Podobnie pesymistycznie sytuację ocenia były minister obrony Ukrainy, Anatolij Hrycenko. Jego zdaniem, ostatnie sygnały z Moskwy i Waszyngtonu nie dają żadnej realnej nadziei na szybkie zakończenie wojny.
- Szybkiego pokoju nie będzie. Zawieszenia ognia też nie. I tych "miażdżących" sankcji również - stwierdził Hrycenko. Jego zdaniem Kreml będzie łączył ofensywę wojskową z przeciąganiem rozmów dyplomatycznych, zgodnie ze znanym schematem: najpierw "analiza przyczyn", potem "etapy porozumienia", "mechanizmy wdrożenia", "format traktatu pokojowego", jakiś "tymczasowy memorandum" - i znów kolejne rozmowy o tym samym.
- Świat nigdy nie był sprawiedliwy - i taki pozostaje. Przed nami długi marsz. Potrzeba dużo siły i wytrwałości. Zwłaszcza naszym żołnierzom na froncie - powiedział Hrycenko.
Trudna sytuacja na froncie. Rosjanie straszą "wieczną wojną"

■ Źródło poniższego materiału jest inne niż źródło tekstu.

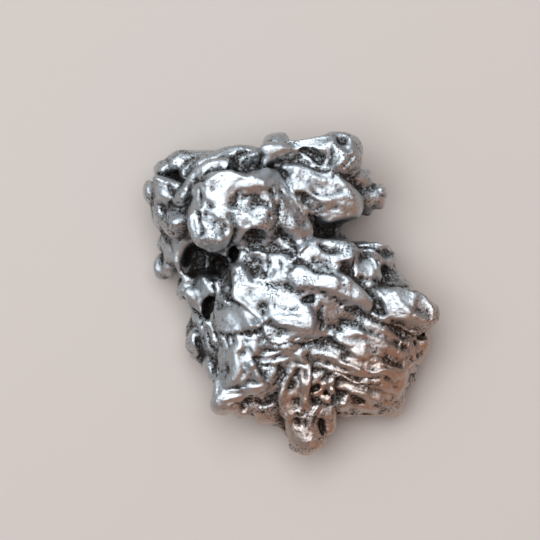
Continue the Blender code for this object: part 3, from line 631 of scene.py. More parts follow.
FACE_STROKES = (
    Ledge(((-11.0, -6.7), (-8.2, -6.4), (-6.2, -5.8), (-4.8, -4.9)), 1.8, 0.9),
    Stroke(((-9.9, 0.7), (-8.5, -0.5), (-7.2, -2.2), (-5.2, -3.9)), 0.9, 0.5),
    Stroke(((-9.8, -0.6), (-9.0, -1.4)), 0.9, -0.5),
    Stroke(((-5.0, -4.2), (-4.4, -6.2), (-3.2, -8.0), (-2.4, -9.2)), 0.6, 0.6),
    Stroke(((-4.7, -3.0), (-4.2, -4.6), (-3.2, -5.6), (-1.6, -6.1)), 0.7, -0.5, 1.0),
    Stroke(((-4.4, -1.8), (-3.8, -1.6)), 0.8, -0.5, 1.0),
    Stroke(((-4.6, 0.3), (-3.2, 0.5), (-1.8, 0.3)), 0.7, -0.6, 1.0),
    Stroke(((-4.6, 2.2), (-2.8, 1.6), (-1.2, 1.4), (0.4, 0.8)), 0.7, -0.6, 1.0),
    Stroke(((-4.0, 6.0), (-4.1, 4.2), (-5.0, 2.6)), 0.7, -0.7, 1.0),
    Stroke(((-7.6, 6.4), (-6.0, 5.0), (-6.6, 3.6)), 1.4, -0.4),
    Stroke(((-2.8, 5.4), (-1.8, 4.6), (-2.2, 3.2)), 0.6, -0.5, 1.0),
    Stroke(((-1.0, 5.6), (-0.2, 4.9)), 0.6, -0.35, 0.5),
    Stroke(((-9.4, 3.4), (-8.6, 2.6)), 0.7, -0.4, 1.0),
    Stroke(((-6.6, 2.4), (-5.4, 2.2)), 0.8, -0.6, 1.0),
    Ledge(((-2.6, -8.2), (0.0, -8.0), (2.6, -8.6), (4.6, -7.8), (6.6, -7.4)), 1.5, 0.8),
    Stroke(((-2.2, -7.6), (0.2, -6.8), (2.6, -6.6)), 1.1, 0.4),
    Stroke(((-3.6, -4.6), (-1.4, -4.6), (0.8, -5.2)), 0.5, -0.3, 1.0),
    Stroke(((-3.0, -3.4), (-0.8, -3.2), (1.6, -3.8)), 0.5, -0.25, 1.0),
    Stroke(((4.9, -2.2), (4.4, -4.0), (5.0, -5.8)), 0.9, -0.5),
    Stroke(((-2.6, -2.2), (-0.6, -2.4), (0.8, -2.2)), 0.5, -0.2, 1.0),
    Stroke(((-0.2, -1.0), (1.0, -0.6)), 0.5, -0.2, 1.0),
    Stroke(((1.2, -3.4), (2.2, -4.8)), 0.5, -0.2, 1.0),
    Stroke(((1.0, 4.9), (2.4, 4.4), (3.9, 3.6)), 0.8, -0.9, 1.0),
    Stroke(((4.2, 3.4), (6.2, 3.3), (8.3, 2.7)), 0.6, -0.5, 1.0),
    Stroke(((3.3, 8.2), (2.5, 7.0), (1.3, 6.0)), 0.6, -0.6, 1.0),
    Stroke(((0.3, 8.6), (0.6, 6.6)), 0.7, -0.7, 1.0),
    Stroke(((-1.2, 3.2), (0.2, 4.2)), 0.5, -0.4, 1.0),
    Stroke(((4.4, 8.0), (6.4, 7.2), (7.6, 7.6)), 0.9, -0.5),
    Stroke(((3.6, 5.6), (3.7, 5.2)), 0.5, -0.5, 1.0),
    Stroke(((-8.8, -7.2), (-8.6, -9.4)), 1.0, 0.6),
    Stroke(((-6.5, -9.0), (-6.2, -9.6)), 1.3, 0.7),
    Stroke(((-5.2, -8.4), (-4.8, -10.4), (-6.2, -11.4)), 0.8, -0.4, 1.0),
    Stroke(((-4.0, -9.8), (-2.2, -9.4)), 0.9, -0.5),
    Stroke(((-10.6, -8.2), (-10.2, -9.4), (-9.6, -8.6)), 0.6, -0.5, 1.0),
)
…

Na froncie sytuacja pozostaje trudna. W niedzielę - jak poinformowało ukraińskie wojsko - Rosja przeprowadziła największy od początku inwazji atak dronami. Walki realizowane są na całej linii frontu. Z informacji ukraińskiego wywiadu wynika, iż Moskwa rozważała dokonanie demonstracyjnego testu międzykontynentalnej rakiety balistycznej "Jars" tuż przed rozmową Władimira Putina z Donaldem Trumpem. Do testu ostatecznie nie doszło, ale napięcie nie maleje - także za sprawą słów wypowiadanych przez rosyjskich urzędników.
Władimir Miedinski, były szef rosyjskiej delegacji negocjacyjnej, zasugerował możliwość "wiecznej wojny" przeciwko Ukrainie. To zdanie spotkało się z ostrą reakcją ukraińskich komentatorów i ekspertów wojskowych. Generał Ihor Romanenko w rozmowie z portalem TSN stwierdził, iż tego typu hasła są formą presji psychologicznej.
- Historia zna wojny trwające wiele lat, ale żadna z nich nie była wieczna. Obowiązują pewne prawa prowadzenia wojny: ograniczone zasoby, morale społeczeństwa, czynniki polityczne - wyjaśnia Romanenko.
Zdaniem eksperta Kreml próbuje poprzez strach wymusić ustępstwa Kijowa, sugerując, iż wojna nie ma końca. - Putin chce czterech ukraińskich obwodów, ich zasobów naturalnych i ludności, którą mógłby wykorzystać w kolejnych działaniach wojennych. Straszenie i szantaż są jednym z narzędzi do osiągnięcia tego celu - podkreśla Romanenko.